No criminal charges against the philandering former Chair, but investigation reveals salacious details about alleged drug fueled days as leader of Multnomah County’s government!
In our last look at the Jeff Cogen affair and the ensuing investigation by Oregon’s Department of Justice, we left off in July by explaining why Cogen had little to fear from the DOJ investigation, which actually provided Cogen with temporary cover and an excuse not to immediately resign. We recounted the results from previous DOJ investigations into high profile officials, ranging from Portland Mayor Sam Adams to DPSST Director John Minnis. In each instance, the officials who were the target of the investigation were cleared of any criminal wrongdoing by the Oregon Attorney General’s office.

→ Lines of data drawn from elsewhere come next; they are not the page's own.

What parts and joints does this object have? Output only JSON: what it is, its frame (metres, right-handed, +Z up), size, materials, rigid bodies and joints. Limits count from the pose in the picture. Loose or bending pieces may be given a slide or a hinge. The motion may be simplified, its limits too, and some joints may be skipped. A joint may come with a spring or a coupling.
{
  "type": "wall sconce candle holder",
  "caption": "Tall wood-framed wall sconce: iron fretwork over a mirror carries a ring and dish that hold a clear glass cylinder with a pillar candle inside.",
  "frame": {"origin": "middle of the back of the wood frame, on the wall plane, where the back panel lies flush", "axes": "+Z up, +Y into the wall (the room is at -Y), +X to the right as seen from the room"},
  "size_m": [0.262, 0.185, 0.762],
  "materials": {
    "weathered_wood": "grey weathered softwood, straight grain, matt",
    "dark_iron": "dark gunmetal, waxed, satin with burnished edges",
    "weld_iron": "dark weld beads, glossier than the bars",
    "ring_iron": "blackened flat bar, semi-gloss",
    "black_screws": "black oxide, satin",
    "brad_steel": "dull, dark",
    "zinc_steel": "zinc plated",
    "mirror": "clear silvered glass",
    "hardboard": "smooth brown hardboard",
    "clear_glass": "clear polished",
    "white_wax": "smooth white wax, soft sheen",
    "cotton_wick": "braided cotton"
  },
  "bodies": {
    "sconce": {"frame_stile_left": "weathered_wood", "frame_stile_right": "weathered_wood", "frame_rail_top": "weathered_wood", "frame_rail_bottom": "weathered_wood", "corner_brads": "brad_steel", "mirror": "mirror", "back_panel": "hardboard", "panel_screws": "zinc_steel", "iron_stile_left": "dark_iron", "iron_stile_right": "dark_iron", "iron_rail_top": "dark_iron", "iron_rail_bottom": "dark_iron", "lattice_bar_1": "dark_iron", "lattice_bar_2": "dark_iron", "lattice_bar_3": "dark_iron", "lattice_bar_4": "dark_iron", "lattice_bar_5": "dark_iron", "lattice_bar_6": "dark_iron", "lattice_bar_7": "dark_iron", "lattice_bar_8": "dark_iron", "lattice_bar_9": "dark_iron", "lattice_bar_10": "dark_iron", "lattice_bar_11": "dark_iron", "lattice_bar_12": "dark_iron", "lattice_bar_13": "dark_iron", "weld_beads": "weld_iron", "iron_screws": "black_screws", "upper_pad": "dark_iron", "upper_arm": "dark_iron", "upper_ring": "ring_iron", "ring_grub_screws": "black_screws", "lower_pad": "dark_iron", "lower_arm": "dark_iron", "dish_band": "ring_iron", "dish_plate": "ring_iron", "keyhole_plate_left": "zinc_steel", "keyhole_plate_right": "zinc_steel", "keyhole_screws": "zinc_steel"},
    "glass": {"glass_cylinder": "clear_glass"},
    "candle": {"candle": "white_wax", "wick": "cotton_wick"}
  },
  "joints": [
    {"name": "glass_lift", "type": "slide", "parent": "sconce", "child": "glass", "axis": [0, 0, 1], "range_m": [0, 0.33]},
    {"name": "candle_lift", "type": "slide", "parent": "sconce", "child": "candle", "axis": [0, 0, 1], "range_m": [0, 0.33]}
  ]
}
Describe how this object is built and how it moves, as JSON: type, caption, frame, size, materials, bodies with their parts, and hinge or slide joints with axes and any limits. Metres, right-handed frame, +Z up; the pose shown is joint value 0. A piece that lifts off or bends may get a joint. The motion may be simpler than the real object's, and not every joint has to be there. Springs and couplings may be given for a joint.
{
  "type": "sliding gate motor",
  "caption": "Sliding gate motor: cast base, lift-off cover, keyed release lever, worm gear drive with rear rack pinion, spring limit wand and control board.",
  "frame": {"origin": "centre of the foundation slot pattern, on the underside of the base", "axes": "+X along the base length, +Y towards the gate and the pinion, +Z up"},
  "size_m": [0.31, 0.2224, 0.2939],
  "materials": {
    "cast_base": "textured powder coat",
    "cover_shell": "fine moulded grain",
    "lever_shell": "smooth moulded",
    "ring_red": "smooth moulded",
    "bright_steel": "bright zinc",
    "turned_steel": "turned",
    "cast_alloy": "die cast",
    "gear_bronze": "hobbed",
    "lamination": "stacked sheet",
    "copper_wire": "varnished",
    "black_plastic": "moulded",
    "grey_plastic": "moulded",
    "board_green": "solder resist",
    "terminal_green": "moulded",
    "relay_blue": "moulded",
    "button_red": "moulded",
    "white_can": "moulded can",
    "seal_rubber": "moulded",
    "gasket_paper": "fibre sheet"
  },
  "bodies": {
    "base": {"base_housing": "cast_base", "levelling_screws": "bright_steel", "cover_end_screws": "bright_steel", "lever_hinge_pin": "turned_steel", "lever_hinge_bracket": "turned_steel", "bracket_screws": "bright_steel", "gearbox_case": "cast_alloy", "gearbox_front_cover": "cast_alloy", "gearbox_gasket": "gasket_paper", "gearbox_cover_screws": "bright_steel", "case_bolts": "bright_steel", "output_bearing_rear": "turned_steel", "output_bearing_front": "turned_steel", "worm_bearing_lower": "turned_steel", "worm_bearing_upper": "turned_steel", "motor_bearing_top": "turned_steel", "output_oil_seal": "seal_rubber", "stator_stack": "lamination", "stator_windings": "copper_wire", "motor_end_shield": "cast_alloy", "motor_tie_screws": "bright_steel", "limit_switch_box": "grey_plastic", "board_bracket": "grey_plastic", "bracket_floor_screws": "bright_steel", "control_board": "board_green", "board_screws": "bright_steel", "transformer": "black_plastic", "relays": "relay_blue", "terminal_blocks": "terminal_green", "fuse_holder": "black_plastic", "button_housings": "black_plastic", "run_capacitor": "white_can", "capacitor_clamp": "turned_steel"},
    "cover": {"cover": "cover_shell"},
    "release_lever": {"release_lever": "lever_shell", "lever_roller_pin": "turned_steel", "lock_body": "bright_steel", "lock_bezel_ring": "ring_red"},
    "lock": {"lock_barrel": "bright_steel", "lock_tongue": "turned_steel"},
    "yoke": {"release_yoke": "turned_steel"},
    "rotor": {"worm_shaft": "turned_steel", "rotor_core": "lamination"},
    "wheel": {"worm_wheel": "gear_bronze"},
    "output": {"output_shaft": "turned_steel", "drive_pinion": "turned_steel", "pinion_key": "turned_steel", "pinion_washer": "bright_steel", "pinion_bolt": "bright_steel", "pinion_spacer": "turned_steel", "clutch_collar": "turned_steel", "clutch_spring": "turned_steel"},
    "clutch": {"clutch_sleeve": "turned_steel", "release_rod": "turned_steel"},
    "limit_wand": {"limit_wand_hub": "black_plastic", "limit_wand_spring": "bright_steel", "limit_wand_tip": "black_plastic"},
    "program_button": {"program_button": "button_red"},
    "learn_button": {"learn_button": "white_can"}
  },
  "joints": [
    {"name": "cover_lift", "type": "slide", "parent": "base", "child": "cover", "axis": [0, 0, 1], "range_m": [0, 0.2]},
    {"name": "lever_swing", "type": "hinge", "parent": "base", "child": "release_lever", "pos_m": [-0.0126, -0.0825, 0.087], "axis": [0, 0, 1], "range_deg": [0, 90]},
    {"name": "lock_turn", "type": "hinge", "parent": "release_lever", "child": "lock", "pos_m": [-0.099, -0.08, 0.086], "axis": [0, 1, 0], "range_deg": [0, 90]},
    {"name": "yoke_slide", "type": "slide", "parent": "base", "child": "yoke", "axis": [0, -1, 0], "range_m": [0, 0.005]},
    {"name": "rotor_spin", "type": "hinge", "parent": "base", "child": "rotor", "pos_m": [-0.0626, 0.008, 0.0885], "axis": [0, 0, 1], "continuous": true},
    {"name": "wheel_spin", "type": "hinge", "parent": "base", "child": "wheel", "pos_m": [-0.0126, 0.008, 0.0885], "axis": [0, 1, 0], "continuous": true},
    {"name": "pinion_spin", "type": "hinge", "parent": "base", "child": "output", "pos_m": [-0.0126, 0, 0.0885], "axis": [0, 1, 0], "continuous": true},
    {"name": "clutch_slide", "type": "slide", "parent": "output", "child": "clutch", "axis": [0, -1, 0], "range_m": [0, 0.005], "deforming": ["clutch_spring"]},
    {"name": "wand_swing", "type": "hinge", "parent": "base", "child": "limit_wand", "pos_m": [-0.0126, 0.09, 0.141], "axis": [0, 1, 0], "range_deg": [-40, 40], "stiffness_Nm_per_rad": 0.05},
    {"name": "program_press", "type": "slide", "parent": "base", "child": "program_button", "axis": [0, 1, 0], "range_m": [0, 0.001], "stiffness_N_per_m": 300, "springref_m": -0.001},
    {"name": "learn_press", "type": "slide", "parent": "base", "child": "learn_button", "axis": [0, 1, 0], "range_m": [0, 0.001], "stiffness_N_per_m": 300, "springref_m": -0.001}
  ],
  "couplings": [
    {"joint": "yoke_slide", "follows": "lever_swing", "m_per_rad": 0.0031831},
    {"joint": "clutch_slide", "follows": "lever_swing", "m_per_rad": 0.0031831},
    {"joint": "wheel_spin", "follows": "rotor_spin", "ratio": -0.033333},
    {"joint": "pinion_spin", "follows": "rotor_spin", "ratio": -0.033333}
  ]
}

In that regard, the outcome of Cogen’s case was decided before it began – and Cogen knew it. But like every investigation, there are always some surprises along the way. For example, the allegation by Sonia Manhas that Cogen led a double life – the public persona of political rising star and the private Cogen, who Manhas described as a “Deadhead” follower of the Grateful Dead lifestyle. The other more serious revelation involved Cogen’s alleged drug use, both on and off the job. While DOJ found insufficient evidence to prosecute Jeff Cogen for drug use, another Cogen family member’s problems may have just begun.

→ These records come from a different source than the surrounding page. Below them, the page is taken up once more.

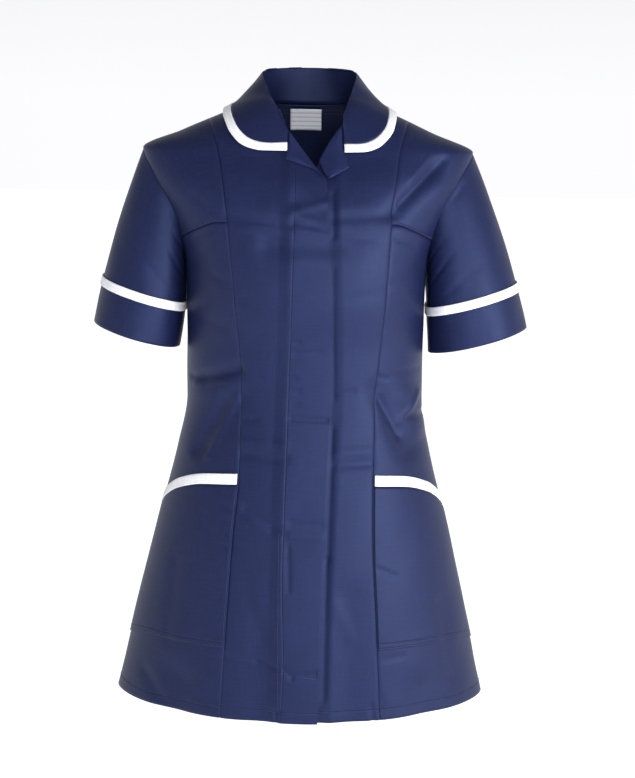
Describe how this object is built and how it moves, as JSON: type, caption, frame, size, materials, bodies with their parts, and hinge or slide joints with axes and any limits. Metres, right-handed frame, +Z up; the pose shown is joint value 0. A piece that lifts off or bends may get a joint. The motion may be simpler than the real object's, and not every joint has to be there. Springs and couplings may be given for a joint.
{
  "type": "work tunic",
  "caption": "Short-sleeved A-line work tunic with a rounded collar, a concealed front fastening, low patch pockets and contrast bindings, in its worn shape and empty.",
  "frame": {"origin": "middle of the neck, level with the inner ends of the shoulder seams, where the wearer's shoulders carry the garment", "axes": "+X towards the wearer's left, +Y towards the back, +Z up; the front faces -Y"},
  "size_m": [0.54, 0.266, 0.7901],
  "materials": {
    "navy_cloth": "woven twill with a slight sheen",
    "navy_cloth_inside": "the cloth's inner face, a little duller",
    "white_binding": "folded woven binding, matt",
    "white_label": "smooth woven label",
    "navy_tape": "dense woven tape"
  },
  "bodies": {
    "root": {"back": "navy_cloth", "collar": "navy_cloth", "collar_binding": "white_binding", "cuff_left": "navy_cloth", "cuff_right": "navy_cloth", "cuff_tape_left": "white_binding", "cuff_tape_right": "white_binding", "front_centre_left": "navy_cloth", "front_centre_right": "navy_cloth", "front_zip": "navy_tape", "neck_label": "white_label", "pocket_binding_left": "white_binding", "pocket_binding_right": "white_binding", "pocket_left": "navy_cloth", "pocket_right": "navy_cloth", "rever_left": "navy_cloth_inside", "rever_right": "navy_cloth_inside", "side_front_lower_left": "navy_cloth", "side_front_lower_right": "navy_cloth", "side_front_upper_left": "navy_cloth", "side_front_upper_right": "navy_cloth", "sleeve_left": "navy_cloth", "sleeve_right": "navy_cloth"}
  },
  "joints": []
}
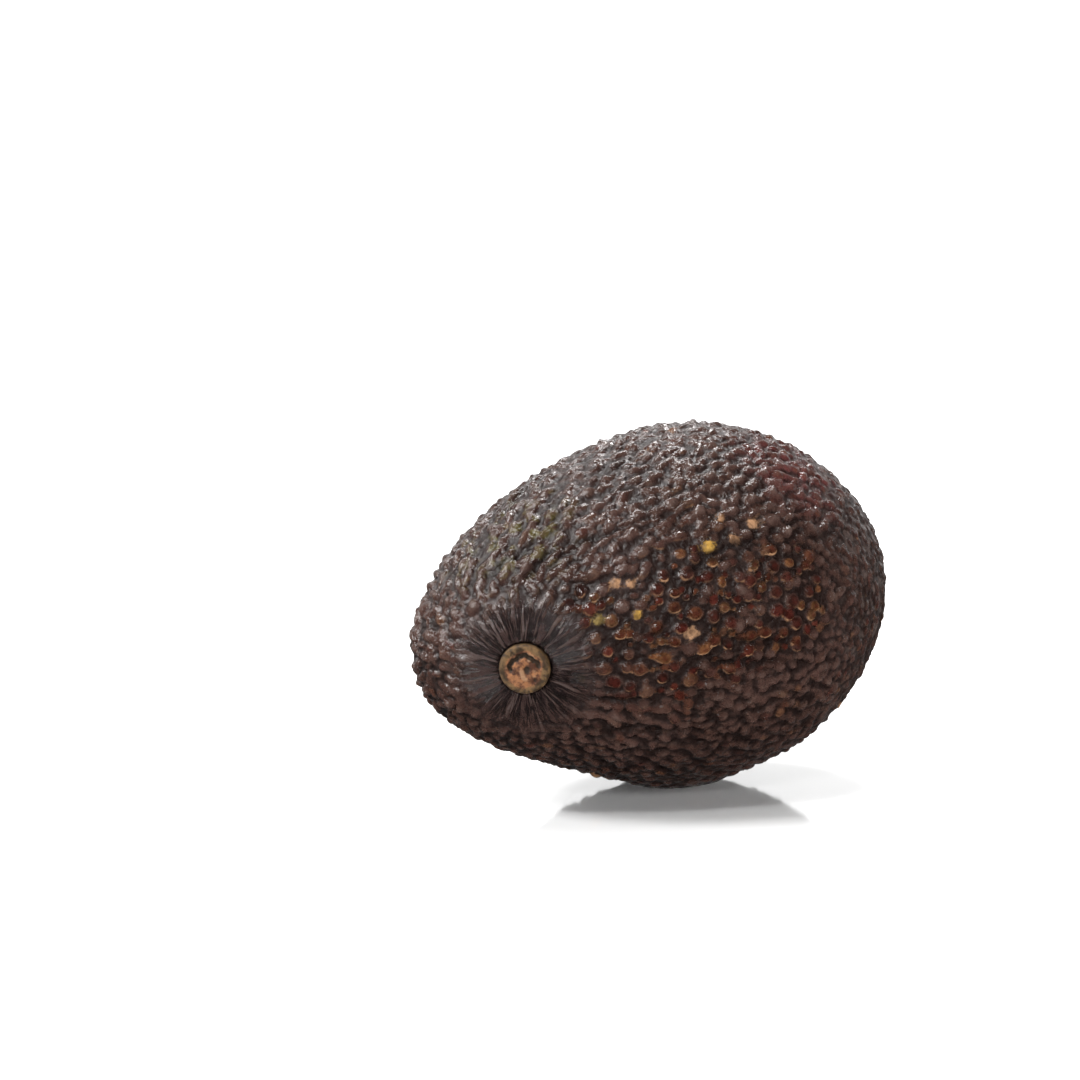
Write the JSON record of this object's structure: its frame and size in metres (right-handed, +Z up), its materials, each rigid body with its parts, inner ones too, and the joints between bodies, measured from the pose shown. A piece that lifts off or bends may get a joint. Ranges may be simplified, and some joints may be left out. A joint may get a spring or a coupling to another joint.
{
  "type": "avocado",
  "caption": "Whole avocado with a dark pebbled skin, lying on its side on a small flat spot, with the corky stem button seated in its scar.",
  "frame": {"origin": "on the floor under the middle of the fruit's box", "axes": "+Z up, +X along the fruit's length towards the blossom end, with the stem end at -X and the stem scar turned towards -X, -Y"},
  "size_m": [0.1022, 0.0694, 0.0707],
  "materials": {
    "skin": "dark purple-brown pebbled skin, semi-gloss with a dusty grey bloom and browned pebble tips",
    "cork": "dry, matt, cracked cork with an olive rim"
  },
  "bodies": {
    "root": {"fruit": "skin", "stem_button": "cork"}
  },
  "joints": []
}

What a long, strange trip it’s been…
When DOJ launched its investigation in July, one of the first actions Cogen took was to hire Janet Lee Hoffman to represent him. Hoffman is one of the most experienced, successful and respected criminal defense attorneys in Oregon. As the DOJ report indicates, Hoffman lived up to her reputation for encouraging her clients not to give statements to police by refusing to allow Cogen to be interviewed unless the DOJ first gave her a preview of what would be asked of her client. The two sides never reached an accord on that point, and Jeff Cogen himself never gave a statement to DOJ, despite his previous public statements that he welcomed the investigation and looked forward to a full vetting of all the facts.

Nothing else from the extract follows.